Create a quiet scene
You can’t always run away, but you can “dream the impossible dream.” A quiet country scene painted mentally, or on canvas, can take you out of the turmoil of a stressful situation. Change the scene by reading a good book or playing beautiful music to create a sense of peace and tranquillity.
Although you can use drugs to relieve stress temporarily, drugs do not remove the conditions that caused the stress in the first place. Drugs, in fact, maybe habit-forming and create more stress than they take away. They should be taken: only on the advice of your doctor.
Exercise is one of the best ways to reduce stress. “When you exercise, your body releases endorphins, which are hormones that fight stress.” You know that exercise does your body good, but you’re too busy and stressed to fit it into your routine.
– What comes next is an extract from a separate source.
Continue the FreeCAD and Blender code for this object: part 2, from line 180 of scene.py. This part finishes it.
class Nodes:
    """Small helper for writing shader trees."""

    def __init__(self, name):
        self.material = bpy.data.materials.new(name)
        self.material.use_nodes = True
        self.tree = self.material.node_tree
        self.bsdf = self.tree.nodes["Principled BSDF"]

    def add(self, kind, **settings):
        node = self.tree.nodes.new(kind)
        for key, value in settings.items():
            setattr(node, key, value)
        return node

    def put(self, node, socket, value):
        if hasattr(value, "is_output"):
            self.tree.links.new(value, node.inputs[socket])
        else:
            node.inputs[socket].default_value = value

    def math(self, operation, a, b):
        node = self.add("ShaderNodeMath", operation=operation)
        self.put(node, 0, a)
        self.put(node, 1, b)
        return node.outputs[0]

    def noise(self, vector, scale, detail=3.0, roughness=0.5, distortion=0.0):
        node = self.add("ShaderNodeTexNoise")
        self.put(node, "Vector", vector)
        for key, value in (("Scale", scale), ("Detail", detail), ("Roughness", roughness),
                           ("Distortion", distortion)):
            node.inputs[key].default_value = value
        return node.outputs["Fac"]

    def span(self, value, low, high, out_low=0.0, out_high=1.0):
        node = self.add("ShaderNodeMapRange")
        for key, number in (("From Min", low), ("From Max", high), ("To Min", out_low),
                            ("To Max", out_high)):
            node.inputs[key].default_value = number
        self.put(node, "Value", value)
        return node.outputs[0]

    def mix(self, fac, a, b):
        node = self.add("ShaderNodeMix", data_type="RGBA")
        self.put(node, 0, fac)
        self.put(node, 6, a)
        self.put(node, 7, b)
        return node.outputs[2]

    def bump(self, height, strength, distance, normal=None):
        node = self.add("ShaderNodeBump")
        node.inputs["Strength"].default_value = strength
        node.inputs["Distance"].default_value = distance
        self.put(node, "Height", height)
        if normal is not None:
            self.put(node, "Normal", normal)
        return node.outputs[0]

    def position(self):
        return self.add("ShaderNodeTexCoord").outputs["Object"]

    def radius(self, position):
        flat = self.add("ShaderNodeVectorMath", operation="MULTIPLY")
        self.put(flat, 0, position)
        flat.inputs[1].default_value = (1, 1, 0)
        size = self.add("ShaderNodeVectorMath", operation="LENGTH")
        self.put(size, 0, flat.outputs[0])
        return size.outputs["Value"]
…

If you’re not an athlete or even if you’re out of shape, you can still make a little exercise go a long way toward stress management. Exercise increases your overall health and your sense of well-being, which puts more pep in your step every day. But exercise also has some direct stress-busting benefits.
Listen to Music
Music can have a profound effect on both the emotions and the body. Upbeat music can make you feel more optimistic and positive about life. A slower tempo can quiet your mind and relax your muscles, making you feel soothed while releasing the stress of the day. Music is effective for relaxation and stress management. Music is something that almost anybody can access and makes it an easy stress reduction tool.
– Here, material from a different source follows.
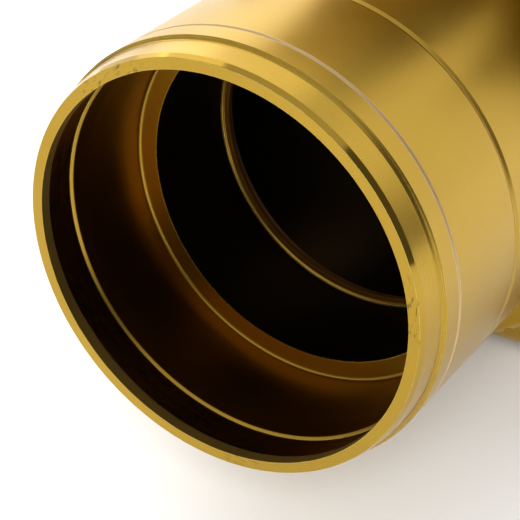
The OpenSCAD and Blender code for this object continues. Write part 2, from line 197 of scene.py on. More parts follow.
def turned(outline, axis, angles, cut_back=None):
    """Row i, column j is the outline's point i at angle j: height h, across r cos, up r sin.
    cut_back(height, radius, angle) may give a smaller radius, for flutes."""
    h, r = outline[:, :1], outline[:, 1:]
    if cut_back is not None:
        r = cut_back(h, r, angles[None, :])
    return stand(h, r * np.cos(angles), r * np.sin(angles), axis)


def evenly(count):
    """count angles, once round."""
    return np.arange(count) * 2 * np.pi / count


def fluted_angles(flutes):
    """Ten angles for each flute, crowded where the flute's edges are. Flute i is centred at
    (i + 1/2) turns / flutes."""
    inside = np.array([-0.40, -0.29, -0.25, -0.16, -0.055, 0.055, 0.16, 0.25, 0.29, 0.40])
    return ((np.arange(flutes)[:, None] + 0.5 + inside) * 2 * np.pi / flutes).reshape(-1)


def flute_radius(angle, flutes, crest_r):
    """Where a round flute's floor lies. Its centre is at c = crest_r + flute_r - flute_depth, and at
    an angle t from it the floor is at c cos t - sqrt(flute_r^2 - (c sin t)^2)."""
    t = (angle * flutes / (2 * np.pi)) % 1 - 0.5
    t = t * 2 * np.pi / flutes
    c = crest_r + flute_r - flute_depth
    inside = flute_r**2 - (c * np.sin(t)) ** 2
    floor = c * np.cos(t) - np.sqrt(np.maximum(inside, 0))
    return np.where(inside > 0, floor, np.inf)


# %% [markdown]
# The grid becomes a mesh with one four-sided face between each four neighbours. Grids of solid
# pieces, such as screws, end in a pole at both ends, which a merge closes. The piece then rides on
# its body and stands for its machined node.

# %% Grids made into pieces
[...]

What type of music reduces stress the best? How do you choose the relaxation music that is best for you? The answer partly rests with you: You must first like the music being played, and then it must relax you.
It is important to remember that quieting your mind does not mean you will automatically feel sleepy. It means your brain and body are relaxed, and with your new calm self, you can then function at your best in many activities.
Eat a healthy diet
Well-nourished bodies are more equipped to cope with stress. Start with a healthy breakfast and have healthy snacks throughout the day. Focus on the basic food groups. Watch portion sizes.
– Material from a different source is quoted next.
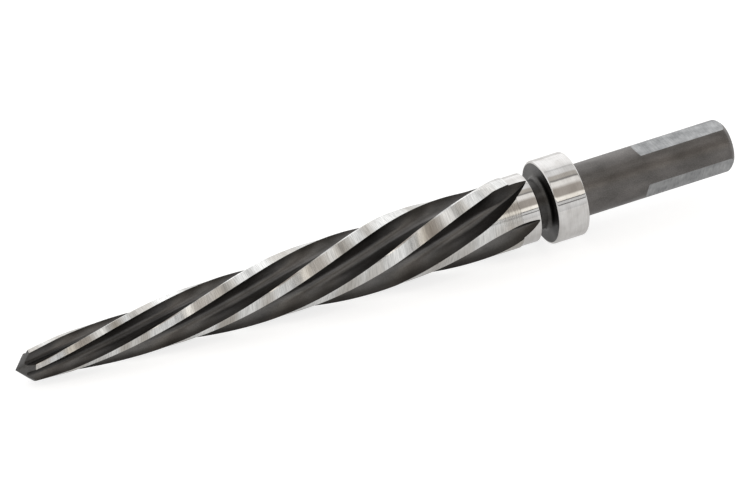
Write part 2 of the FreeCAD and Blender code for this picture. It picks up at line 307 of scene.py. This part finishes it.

Eat breakfast, even though you may not feel hungry or believe you do not have enough time. Eating breakfast helps to kick start your metabolism for the day and also helps to stabilize your blood sugar level which will, in turn, reduce stress. Choose fruit or fruit juice and a whole-grain cereal for maximum benefits.
B Vitamins can help you feel more energetic after a stressful episode. Bananas, leafy green vegetables, avocados, nuts, seeds and also meat, fish and dairy products all contain essential B vitamins.
Vitamin C – The adrenal glands contain the largest store of vitamin C in the body and are important in the production of stress hormones. Eat citrus fruit such as oranges, tomatoes, peppers, kiwi fruit, leafy green vegetables, broccoli and other foods rich in Vitamin C.
Magnesium – Can help to relax muscles and reduce anxiety. Increase your magnesium intake by eating nuts, especially Brazil nuts, but also hazelnuts and peanuts. Leafy green vegetables, whole grains, especially oats, brown rice, and beans are also good sources of magnesium. You can also take a relaxing bath with a good handful of Epsom salts (available at your pharmacist) as these contain magnesium that can be absorbed through your skin.
The best strategy for avoiding stress is to learn how to relax. Meditation, massage, and yoga can help. Breathing and relaxation techniques can slow down the heart rate and promote relaxation. Deep breathing is also a central part of mindfulness meditation.
Unfortunately, many people try to relax at the same pace that they lead the rest of their lives. For a while, tune out your worries about time, productivity, and “doing right.” You will find satisfaction in just being, without striving.
Find activities that give you pleasure and that are good for your mental and physical well-being. Forget about always winning. Focus on relaxation, enjoyment, and health. Be good to yourself.